Bush won’t be impeached or resign, but he is certain to go down in history with the same stain of misusing Executive Power as his role model, Richard Nixon.

Sunday, July 08, 2007

Reality Check for Nixon's Lying Library

Congressmen who are frustrated by current White House stonewalling may want to look at how long it has taken to get out the truth about our 37th President.

This Wednesday, the Richard Nixon Presidential Library and Museum will re-open after being closed for months to tear out the Watergate Gallery, which for 17 years has been giving visitors a fictionalized version of events that led to his resignation--a “coup” led by his enemies with Woodward and Bernstein “offering bribes” to help distort their coverage.

In March, workers roped off the exhibits and began to destroy the cabinets and plexiglass-sandwiched documents with hammers, crowbars and electric saws.

In 1990, the Library had opened with ceremonies attended by three Republican presidents--Ford, Reagan and George H.W. Bush. What nobody seemed to notice was that Nixon had rewritten Watergate history, edited the crucial Oval Office tapes and omitted any mention of the dirty tricks, break-ins and other illegal activities that led to his impeachment and resignation.
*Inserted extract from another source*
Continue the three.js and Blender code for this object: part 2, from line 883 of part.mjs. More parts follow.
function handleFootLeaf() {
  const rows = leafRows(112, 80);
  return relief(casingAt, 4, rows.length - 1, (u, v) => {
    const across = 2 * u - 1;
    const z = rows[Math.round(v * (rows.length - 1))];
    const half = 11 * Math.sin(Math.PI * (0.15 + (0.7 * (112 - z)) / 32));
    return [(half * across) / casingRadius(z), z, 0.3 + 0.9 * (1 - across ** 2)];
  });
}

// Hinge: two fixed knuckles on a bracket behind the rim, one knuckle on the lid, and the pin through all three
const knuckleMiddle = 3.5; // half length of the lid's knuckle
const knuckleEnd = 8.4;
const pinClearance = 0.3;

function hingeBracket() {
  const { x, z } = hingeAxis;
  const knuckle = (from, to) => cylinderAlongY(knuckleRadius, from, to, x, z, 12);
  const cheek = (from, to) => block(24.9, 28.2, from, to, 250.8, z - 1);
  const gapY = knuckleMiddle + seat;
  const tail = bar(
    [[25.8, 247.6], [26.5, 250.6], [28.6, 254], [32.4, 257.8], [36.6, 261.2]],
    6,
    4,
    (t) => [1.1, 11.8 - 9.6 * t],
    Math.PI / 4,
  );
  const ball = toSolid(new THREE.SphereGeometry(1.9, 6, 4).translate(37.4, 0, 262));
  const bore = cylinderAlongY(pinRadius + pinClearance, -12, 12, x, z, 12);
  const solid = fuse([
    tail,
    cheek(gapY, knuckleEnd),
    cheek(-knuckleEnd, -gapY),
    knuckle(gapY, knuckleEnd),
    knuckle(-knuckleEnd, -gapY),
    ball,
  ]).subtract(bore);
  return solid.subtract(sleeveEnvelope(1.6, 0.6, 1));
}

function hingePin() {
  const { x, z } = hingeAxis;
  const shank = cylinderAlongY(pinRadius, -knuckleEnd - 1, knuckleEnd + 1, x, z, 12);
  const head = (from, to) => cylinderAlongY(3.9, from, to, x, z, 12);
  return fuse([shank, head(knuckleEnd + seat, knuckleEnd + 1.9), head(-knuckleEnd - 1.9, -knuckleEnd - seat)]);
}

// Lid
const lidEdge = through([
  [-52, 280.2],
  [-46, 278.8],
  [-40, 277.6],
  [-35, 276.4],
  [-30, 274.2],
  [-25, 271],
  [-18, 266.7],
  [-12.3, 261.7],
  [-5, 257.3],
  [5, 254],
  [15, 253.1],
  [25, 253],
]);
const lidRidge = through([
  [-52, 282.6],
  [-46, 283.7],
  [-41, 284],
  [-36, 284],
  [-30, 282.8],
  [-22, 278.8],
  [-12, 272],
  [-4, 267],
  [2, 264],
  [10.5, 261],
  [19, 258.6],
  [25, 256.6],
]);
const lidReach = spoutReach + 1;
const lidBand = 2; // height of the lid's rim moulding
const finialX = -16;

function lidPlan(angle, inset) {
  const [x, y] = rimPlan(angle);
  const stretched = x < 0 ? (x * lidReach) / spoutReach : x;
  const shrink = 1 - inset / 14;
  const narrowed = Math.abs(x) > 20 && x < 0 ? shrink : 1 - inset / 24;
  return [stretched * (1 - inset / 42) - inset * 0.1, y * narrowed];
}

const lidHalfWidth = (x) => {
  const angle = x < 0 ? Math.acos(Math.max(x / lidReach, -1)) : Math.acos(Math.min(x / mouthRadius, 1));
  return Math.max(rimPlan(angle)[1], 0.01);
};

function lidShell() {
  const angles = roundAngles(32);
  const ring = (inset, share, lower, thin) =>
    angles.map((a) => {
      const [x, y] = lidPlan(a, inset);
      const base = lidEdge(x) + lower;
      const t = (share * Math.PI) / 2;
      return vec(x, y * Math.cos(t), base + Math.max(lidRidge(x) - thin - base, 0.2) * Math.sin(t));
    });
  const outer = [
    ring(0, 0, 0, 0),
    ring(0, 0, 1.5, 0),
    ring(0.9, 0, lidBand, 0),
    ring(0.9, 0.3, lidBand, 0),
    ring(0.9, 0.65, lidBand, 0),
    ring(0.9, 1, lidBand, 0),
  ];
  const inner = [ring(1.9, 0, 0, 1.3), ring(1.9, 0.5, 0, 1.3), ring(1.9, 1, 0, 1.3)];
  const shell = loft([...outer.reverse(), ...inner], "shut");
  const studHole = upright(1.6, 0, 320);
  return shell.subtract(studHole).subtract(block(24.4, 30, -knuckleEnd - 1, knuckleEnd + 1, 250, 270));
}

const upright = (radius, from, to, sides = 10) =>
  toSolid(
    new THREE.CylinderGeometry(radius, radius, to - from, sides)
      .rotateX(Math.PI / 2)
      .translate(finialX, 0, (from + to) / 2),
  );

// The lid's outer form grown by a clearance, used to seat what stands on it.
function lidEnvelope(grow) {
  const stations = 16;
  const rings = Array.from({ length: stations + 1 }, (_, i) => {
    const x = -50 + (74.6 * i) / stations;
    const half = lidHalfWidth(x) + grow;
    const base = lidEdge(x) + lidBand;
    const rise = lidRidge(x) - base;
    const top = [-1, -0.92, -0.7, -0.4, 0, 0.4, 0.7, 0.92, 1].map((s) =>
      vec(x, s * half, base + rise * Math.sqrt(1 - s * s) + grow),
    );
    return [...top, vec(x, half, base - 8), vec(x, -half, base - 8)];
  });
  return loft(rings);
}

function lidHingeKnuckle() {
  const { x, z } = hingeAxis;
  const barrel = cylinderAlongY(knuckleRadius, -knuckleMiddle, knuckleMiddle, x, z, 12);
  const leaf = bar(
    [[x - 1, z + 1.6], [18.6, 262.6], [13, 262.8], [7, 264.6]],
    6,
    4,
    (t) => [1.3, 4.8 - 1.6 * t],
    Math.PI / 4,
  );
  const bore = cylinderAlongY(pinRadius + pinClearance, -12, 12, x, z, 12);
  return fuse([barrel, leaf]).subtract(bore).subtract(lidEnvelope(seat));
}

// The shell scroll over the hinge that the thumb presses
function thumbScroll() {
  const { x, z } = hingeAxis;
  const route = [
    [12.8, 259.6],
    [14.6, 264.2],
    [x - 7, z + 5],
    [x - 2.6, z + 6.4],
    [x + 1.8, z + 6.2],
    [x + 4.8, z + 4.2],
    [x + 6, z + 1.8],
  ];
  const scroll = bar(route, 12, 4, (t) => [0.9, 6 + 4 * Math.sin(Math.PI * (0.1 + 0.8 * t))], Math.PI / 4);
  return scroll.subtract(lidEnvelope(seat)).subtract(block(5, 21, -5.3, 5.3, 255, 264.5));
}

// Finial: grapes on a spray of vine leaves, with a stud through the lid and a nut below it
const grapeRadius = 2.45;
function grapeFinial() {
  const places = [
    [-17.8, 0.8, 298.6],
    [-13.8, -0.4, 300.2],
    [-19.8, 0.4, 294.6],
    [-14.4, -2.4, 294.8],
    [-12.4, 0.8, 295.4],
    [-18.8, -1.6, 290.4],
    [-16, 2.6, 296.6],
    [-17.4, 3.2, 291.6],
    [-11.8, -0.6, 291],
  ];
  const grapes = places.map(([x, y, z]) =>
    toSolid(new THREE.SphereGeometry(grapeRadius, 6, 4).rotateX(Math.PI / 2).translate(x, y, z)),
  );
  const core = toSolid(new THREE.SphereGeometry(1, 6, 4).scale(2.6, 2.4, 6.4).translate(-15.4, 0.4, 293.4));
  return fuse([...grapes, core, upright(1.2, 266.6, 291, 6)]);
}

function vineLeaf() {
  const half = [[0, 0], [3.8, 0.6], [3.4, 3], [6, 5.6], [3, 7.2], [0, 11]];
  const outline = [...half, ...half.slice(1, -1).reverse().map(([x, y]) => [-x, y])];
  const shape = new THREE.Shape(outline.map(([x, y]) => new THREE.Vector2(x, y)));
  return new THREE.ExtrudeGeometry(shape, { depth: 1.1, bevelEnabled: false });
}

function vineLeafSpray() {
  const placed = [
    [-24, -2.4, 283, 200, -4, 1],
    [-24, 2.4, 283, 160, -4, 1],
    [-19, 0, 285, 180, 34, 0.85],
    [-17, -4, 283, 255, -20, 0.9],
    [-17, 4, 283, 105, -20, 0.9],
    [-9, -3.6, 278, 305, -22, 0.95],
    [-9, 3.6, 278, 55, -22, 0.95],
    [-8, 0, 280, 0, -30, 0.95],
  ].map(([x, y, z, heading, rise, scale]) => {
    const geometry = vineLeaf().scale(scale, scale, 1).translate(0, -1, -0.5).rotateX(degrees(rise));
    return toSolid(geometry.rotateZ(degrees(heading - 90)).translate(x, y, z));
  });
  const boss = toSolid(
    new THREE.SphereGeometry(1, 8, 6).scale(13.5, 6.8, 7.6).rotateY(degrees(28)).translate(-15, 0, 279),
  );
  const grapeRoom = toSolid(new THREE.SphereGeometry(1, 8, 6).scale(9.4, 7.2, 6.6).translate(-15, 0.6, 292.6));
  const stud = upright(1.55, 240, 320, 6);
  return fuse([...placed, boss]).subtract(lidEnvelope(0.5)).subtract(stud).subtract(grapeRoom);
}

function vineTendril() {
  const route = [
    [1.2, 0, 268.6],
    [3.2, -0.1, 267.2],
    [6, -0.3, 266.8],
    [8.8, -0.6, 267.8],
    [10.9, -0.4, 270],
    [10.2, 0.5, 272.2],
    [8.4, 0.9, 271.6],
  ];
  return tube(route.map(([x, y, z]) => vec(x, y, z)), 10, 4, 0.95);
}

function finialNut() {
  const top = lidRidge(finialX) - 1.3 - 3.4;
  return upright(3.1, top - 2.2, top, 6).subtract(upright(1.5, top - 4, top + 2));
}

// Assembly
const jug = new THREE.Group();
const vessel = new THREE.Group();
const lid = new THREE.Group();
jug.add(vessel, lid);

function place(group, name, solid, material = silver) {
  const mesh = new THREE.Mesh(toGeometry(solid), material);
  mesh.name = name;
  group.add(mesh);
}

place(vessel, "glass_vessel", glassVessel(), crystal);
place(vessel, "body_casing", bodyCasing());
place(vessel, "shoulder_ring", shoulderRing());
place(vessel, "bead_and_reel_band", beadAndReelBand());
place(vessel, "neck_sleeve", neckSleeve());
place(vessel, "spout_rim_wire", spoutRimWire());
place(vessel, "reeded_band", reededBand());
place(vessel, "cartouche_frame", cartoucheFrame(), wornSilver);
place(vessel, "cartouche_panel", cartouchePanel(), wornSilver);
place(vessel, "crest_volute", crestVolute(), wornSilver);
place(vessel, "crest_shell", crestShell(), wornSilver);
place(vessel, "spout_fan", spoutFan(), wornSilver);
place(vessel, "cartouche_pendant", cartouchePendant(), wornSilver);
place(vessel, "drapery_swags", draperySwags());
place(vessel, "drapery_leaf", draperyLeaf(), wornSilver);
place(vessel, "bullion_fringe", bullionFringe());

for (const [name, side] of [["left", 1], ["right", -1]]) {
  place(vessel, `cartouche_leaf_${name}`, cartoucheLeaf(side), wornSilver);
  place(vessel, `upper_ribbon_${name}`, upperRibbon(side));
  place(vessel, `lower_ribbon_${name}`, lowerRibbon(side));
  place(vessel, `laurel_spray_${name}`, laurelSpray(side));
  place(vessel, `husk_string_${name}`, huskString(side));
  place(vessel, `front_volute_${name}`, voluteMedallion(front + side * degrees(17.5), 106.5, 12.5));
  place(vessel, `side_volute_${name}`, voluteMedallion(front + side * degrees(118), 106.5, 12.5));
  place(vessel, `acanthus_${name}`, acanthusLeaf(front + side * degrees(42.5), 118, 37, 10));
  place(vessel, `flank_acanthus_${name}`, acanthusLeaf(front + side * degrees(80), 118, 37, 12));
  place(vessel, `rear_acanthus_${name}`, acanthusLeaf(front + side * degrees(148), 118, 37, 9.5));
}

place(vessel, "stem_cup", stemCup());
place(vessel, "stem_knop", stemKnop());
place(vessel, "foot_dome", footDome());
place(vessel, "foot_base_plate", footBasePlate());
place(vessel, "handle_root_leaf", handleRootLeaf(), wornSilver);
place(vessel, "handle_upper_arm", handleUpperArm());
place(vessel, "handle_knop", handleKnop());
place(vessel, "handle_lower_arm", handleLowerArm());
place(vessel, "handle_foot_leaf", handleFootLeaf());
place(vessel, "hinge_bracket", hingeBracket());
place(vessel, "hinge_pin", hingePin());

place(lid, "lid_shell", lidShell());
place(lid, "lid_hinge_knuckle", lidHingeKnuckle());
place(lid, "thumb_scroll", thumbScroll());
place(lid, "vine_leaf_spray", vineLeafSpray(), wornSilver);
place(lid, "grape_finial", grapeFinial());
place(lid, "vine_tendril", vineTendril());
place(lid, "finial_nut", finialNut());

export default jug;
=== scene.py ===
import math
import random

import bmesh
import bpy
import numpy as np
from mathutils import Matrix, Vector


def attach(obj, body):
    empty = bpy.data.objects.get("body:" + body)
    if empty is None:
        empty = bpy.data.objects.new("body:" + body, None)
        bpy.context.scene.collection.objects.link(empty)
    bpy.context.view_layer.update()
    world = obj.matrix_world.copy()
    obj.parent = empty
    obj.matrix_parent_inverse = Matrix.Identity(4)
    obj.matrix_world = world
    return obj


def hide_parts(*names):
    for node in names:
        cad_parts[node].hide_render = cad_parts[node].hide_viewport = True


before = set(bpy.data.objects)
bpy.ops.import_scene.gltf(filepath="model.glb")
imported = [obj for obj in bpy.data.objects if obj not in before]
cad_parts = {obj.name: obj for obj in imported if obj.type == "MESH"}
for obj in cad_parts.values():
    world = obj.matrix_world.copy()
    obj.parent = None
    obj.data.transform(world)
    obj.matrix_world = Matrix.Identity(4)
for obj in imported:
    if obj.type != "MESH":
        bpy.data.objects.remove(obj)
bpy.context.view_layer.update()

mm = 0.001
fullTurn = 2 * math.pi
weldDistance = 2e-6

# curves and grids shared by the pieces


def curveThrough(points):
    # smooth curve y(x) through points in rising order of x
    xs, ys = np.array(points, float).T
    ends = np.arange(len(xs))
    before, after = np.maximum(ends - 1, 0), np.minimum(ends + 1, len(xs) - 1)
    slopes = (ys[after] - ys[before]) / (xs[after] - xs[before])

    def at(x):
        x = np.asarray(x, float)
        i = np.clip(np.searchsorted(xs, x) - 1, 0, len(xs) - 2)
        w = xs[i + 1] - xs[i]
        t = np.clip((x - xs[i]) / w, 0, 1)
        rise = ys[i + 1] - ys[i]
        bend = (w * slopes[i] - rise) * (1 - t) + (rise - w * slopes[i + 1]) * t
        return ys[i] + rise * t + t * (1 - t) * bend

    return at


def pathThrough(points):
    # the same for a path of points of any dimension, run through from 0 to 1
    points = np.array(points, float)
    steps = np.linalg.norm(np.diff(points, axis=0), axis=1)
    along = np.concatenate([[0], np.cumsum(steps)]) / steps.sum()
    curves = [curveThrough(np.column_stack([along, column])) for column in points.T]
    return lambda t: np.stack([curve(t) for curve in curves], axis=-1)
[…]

This Alice-in-Wonderland version of Watergate was seen by almost three million visitors before the library, museum and Nixon’s birthplace in Yorba Linda, California were transferred to the National Archives this year, presumably for taxpayers to take over expenses that had previously been underwritten by private donors.

The new federal director ordered demolition of what one Nixon scholar called "another Southern California theme park" with “a level of reality only slightly better than Disneyland" and replace it with what he tactfully describes as less of “a shrine.”

The library will now have 78,000 pages of previously withheld papers and 800 hours of tapes as well as copies of “All the President’s Men” by Woodward and Bernstein in the book store.

One thing that won’t change is that the reproduced White House East Room will still be available “for weddings, bar mitzvahs and other events.”